Um abraço e obrigada pela partilha.
uma descrição fabulosa sobre a sabedoria que o saber viver dá!
um abraço grande,
lb/zia
Cara Helena
O pior é quando a saudade é demais, faz doer. Para mim, tem sido assim ao longo da vida. Valem-me os livros, as personagens que conheço de cor. Bons amigos, esses.
Luísa Moreira
O comentário de Rita em 5 Novembro fez-me recuar muitos anos e situar-me na casa dos meus avó os livros da condessa de Ségur e de querer fazer o enxoval das minhas bonecas como o das bonecas da Camila ou da Madalena de Fleurville. Depois veio Júlio Dinis e "A Morgadinha dos Canaviais". Eça veio mais tarde com outro fascínio: o de ter ido à catequese no Sé que foi um dos palcos do "Crime do Padre Amaro". Hoje o fascínio vem pela mão dos meus sobrinhos: o "Noddy"de que tanto gostam (e eu também) é da mesma Enid Blyton que criou "As aventuras dos cinco". E tudo começou com um livro sugerido por minha mãe: "O coração" de Edmund d'Amicis.
Amiga
O meu testemunho sobre o amôr aos livros.
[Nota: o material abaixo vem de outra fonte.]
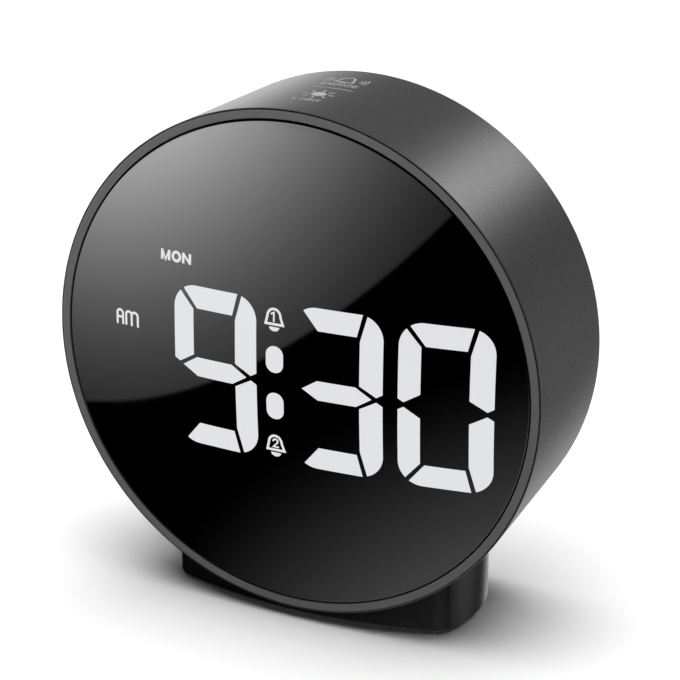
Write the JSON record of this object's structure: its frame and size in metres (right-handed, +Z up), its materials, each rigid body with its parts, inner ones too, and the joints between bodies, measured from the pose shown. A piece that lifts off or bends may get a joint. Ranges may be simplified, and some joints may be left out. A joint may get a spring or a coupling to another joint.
{
  "type": "alarm clock",
  "caption": "Round desk alarm clock: a plastic drum on a low foot, with a domed smoked display lens in front and push buttons, charging inlet and battery door behind.",
  "frame": {"origin": "on the table, under the middle of the clock's width and depth", "axes": "+Z up, the display faces -Y, +X to the viewer's right"},
  "size_m": [0.106, 0.0416, 0.109],
  "materials": {
    "housing_plastic": "satin moulded, fine spark texture",
    "bezel_plastic": "satin, brushed look",
    "smoked_lens": "polished smoked acrylic",
    "segment_light": "translucent white, lit from behind",
    "black_film": "printed black film",
    "white_plastic": "moulded white",
    "tape": "double-sided adhesive tape",
    "circuit_board": "green solder mask",
    "led": "clear yellowish resin",
    "chip_black": "epoxy",
    "capacitor_sleeve": "printed sleeve",
    "steel": "nickel plated",
    "cable_jacket": "flat ribbon",
    "red_wire": "insulation",
    "blue_wire": "insulation",
    "copper": "bare copper foil",
    "speaker_paper": "pressed paper cone",
    "battery_sleeve": "plain green sleeve",
    "cover_plastic": "satin moulded",
    "button_plastic": "matt moulded",
    "gloss_black": "glossy moulded",
    "base_plastic": "matt moulded",
    "pad_rubber": "soft rubber"
  },
  "bodies": {
    "clock": {"housing": "housing_plastic", "front_bezel": "bezel_plastic", "front_lens": "smoked_lens", "lens_adhesive": "tape", "light_mask": "black_film", "segment_diffusers": "segment_light", "reflector_block": "white_plastic", "display_pcb": "circuit_board", "display_leds": "led", "display_driver_chip": "chip_black", "display_screws": "steel", "ribbon_cable": "cable_jacket", "ribbon_sockets": "white_plastic", "main_pcb": "circuit_board", "clock_chip": "chip_black", "quartz_crystal": "steel", "capacitors": "capacitor_sleeve", "tact_switches": "chip_black", "usb_socket": "steel", "main_pcb_screws": "steel", "speaker_basket": "chip_black", "speaker_cone": "speaker_paper", "speaker_magnet": "steel", "speaker_wires": "red_wire", "touch_electrode": "copper", "touch_wire": "blue_wire", "rear_cover": "cover_plastic", "rear_cover_screws": "steel", "battery_cells": "battery_sleeve", "battery_contacts_left": "steel", "battery_contacts_right": "steel", "battery_springs": "steel", "foot": "gloss_black", "foot_base_plate": "base_plastic", "foot_pads": "pad_rubber", "foot_screws": "steel", "base_plate_screws": "steel"},
    "battery_door": {"battery_door": "cover_plastic"},
    "set_key": {"set_button": "button_plastic", "set_plunger": "chip_black"},
    "up_key": {"up_button": "button_plastic", "up_plunger": "chip_black"},
    "down_key": {"down_button": "button_plastic", "down_plunger": "chip_black"},
    "alarm_1_key": {"alarm_1_button": "button_plastic", "alarm_1_plunger": "chip_black"},
    "alarm_2_key": {"alarm_2_button": "button_plastic", "alarm_2_plunger": "chip_black"}
  },
  "joints": [
    {"name": "set_press", "type": "slide", "parent": "clock", "child": "set_key", "axis": [0, -1, 0], "range_m": [0, 0.0006], "stiffness_N_per_m": 2500, "springref_m": -0.0001},
    {"name": "up_press", "type": "slide", "parent": "clock", "child": "up_key", "axis": [0, -1, 0], "range_m": [0, 0.0006], "stiffness_N_per_m": 2500, "springref_m": -0.0001},
    {"name": "down_press", "type": "slide", "parent": "clock", "child": "down_key", "axis": [0, -1, 0], "range_m": [0, 0.0006], "stiffness_N_per_m": 2500, "springref_m": -0.0001},
    {"name": "alarm_1_press", "type": "slide", "parent": "clock", "child": "alarm_1_key", "axis": [0, -1, 0], "range_m": [0, 0.0006], "stiffness_N_per_m": 2500, "springref_m": -0.0001},
    {"name": "alarm_2_press", "type": "slide", "parent": "clock", "child": "alarm_2_key", "axis": [0, -1, 0], "range_m": [0, 0.0006], "stiffness_N_per_m": 2500, "springref_m": -0.0001},
    {"name": "battery_door_hinge", "type": "hinge", "parent": "clock", "child": "battery_door", "pos_m": [0, 0.01862, 0.0178], "axis": [-1, 0, 0], "range_deg": [0, 80]}
  ]
}
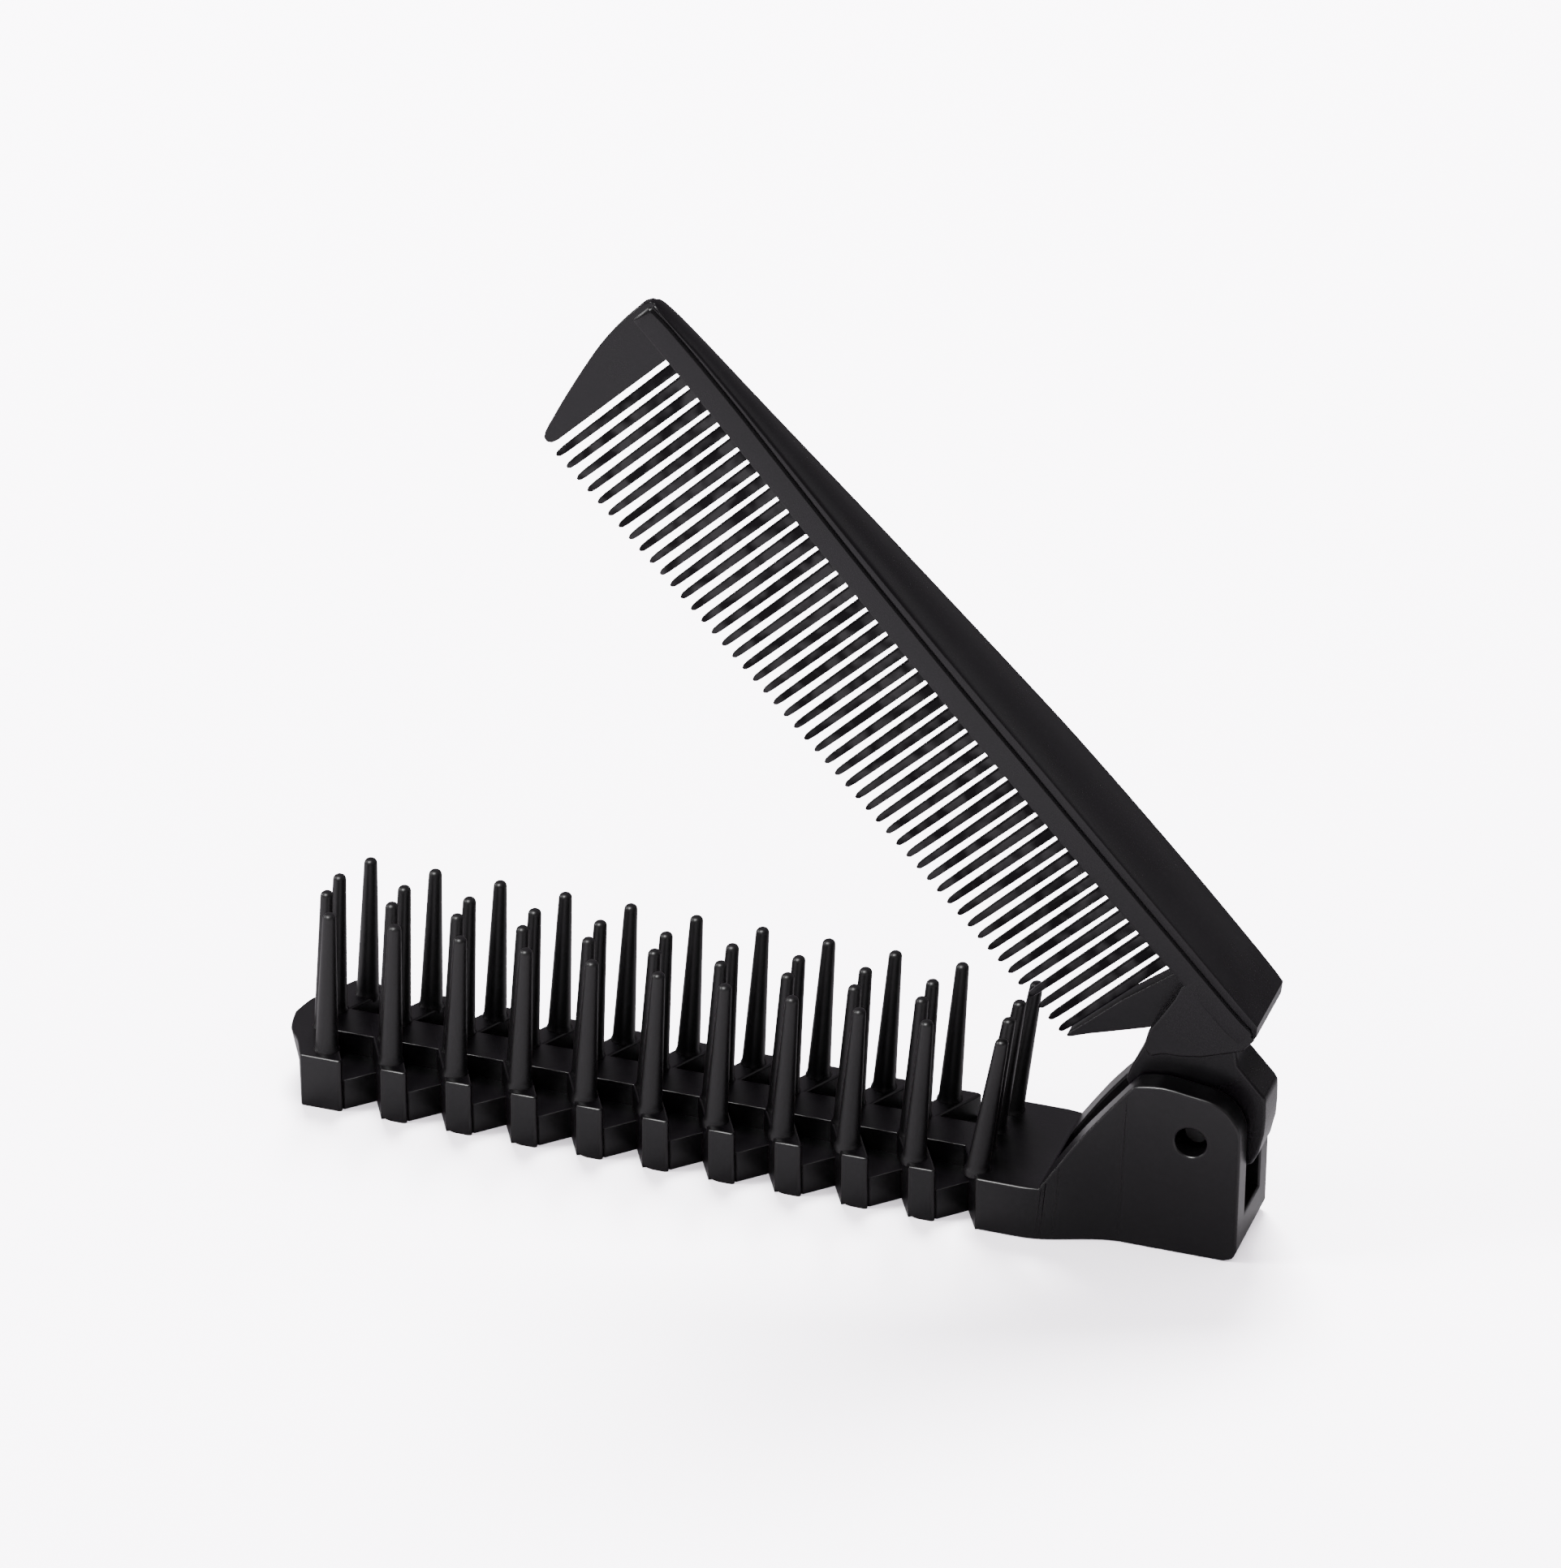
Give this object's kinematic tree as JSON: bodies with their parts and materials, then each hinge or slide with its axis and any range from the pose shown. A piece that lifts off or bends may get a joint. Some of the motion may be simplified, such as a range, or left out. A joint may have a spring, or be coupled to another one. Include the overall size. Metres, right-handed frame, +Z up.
{
  "type": "folding comb",
  "caption": "Folding comb: a fine-tooth comb that swings in a fork at the end of a ribbed vent brush base with upright pins, shown half open.",
  "frame": {"origin": "centre of the part's box, at the bottom, on the ground", "axes": "+X along the brush base from its nose to the fork, +Y across it, +Z up; the pins stand along +Z"},
  "size_m": [0.1198, 0.0184, 0.1083],
  "materials": {
    "base_plastic": "semi-gloss moulded black",
    "comb_plastic": "semi-gloss moulded black, polished back",
    "pin_plastic": "semi-gloss black"
  },
  "bodies": {
    "base": {"brush_base": "base_plastic", "hinge_pin": "pin_plastic"},
    "comb_arm": {"comb": "comb_plastic"}
  },
  "joints": [
    {"name": "comb_fold", "type": "hinge", "parent": "base", "child": "comb_arm", "pos_m": [0.052, 0, 0.0151], "axis": [0, 1, 0], "range_deg": [-46.25, 128.75]}
  ]
}
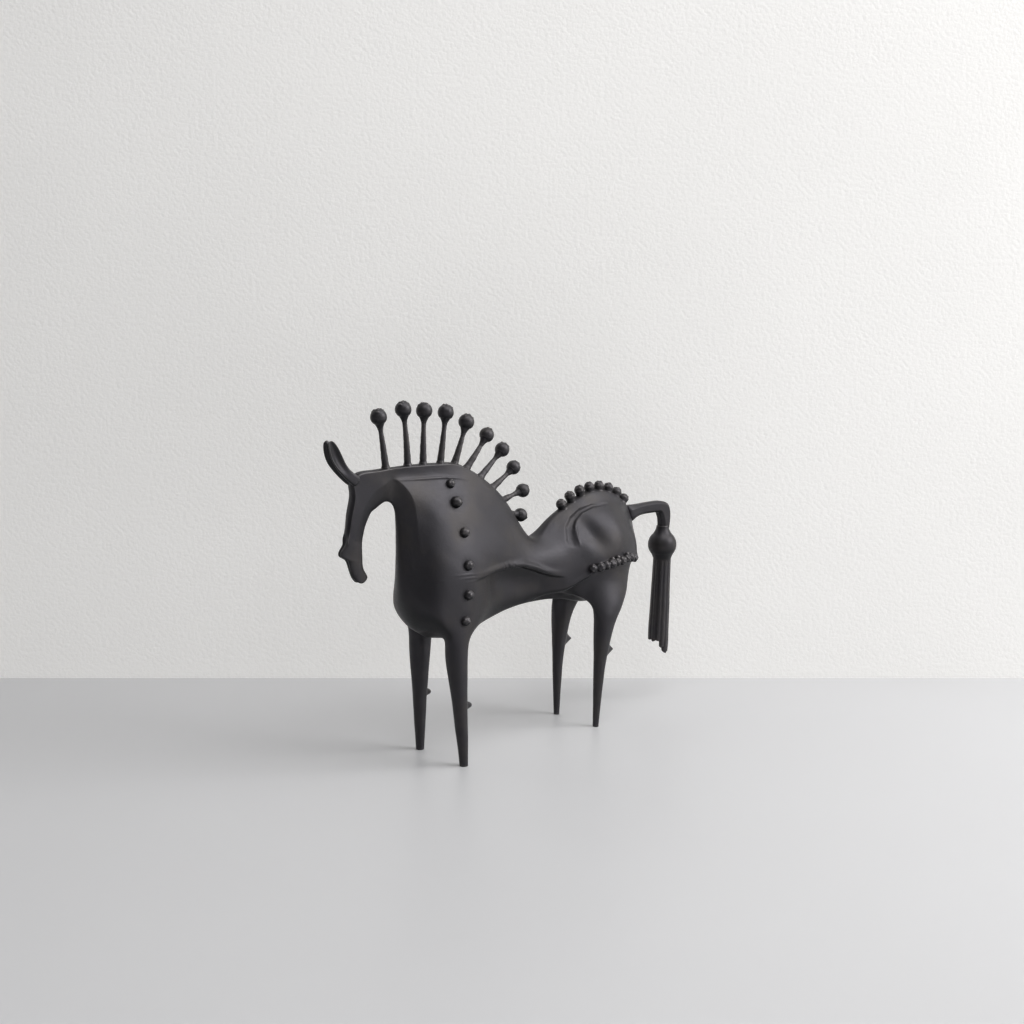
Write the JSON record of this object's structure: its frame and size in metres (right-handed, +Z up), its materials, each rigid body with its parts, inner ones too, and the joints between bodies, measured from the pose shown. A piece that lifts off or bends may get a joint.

Foi grande na minha meninice, mas muito proibido pelo meu pais.
Depois já casada com 20 anos, voltei à leitura atraves do romance «O crime do Padre Amaro»
livro esse que desapareceu da minha mesinha de cabeceira até hoje.
Depois...
Veio a paixão pelo croché, rendas e bordados.
Mais tarde os filhos e netos.
Agora a paixão pela jardinagem, a biciclete, os passeios à beira mar, uma voltinha na minha Vespa, o computador,o arranjo da casa... e pouco tempo mais me sobra.
Um dia vou parar e direi:
Não posso mais.Fico aqui com a minha paixão de menina O LIVRO!
Um beijo para si amiga de grande admiração.
Também eu adorava ler e lia, lia muito. Muitas vezes, devido aos livros "proibidos", esperava que se deitassem e com uma lanterna lia debaixo dos cobertores.
Bons tempos!
FL
E com uma lanterna lia debaixo dos cobertores.
Momentos maravilhosos, estes!
MC
Cara Helena ( permite-me que a trate assim?),
admiro a sua a inteligência, sensibilidade e coragem. Mas, o que me fscina, é o seu sorriso maduro, sereno e apaziguador.
Deixo-lhe um abraço virtual mas quente, já que não o posso dar pessoalmente.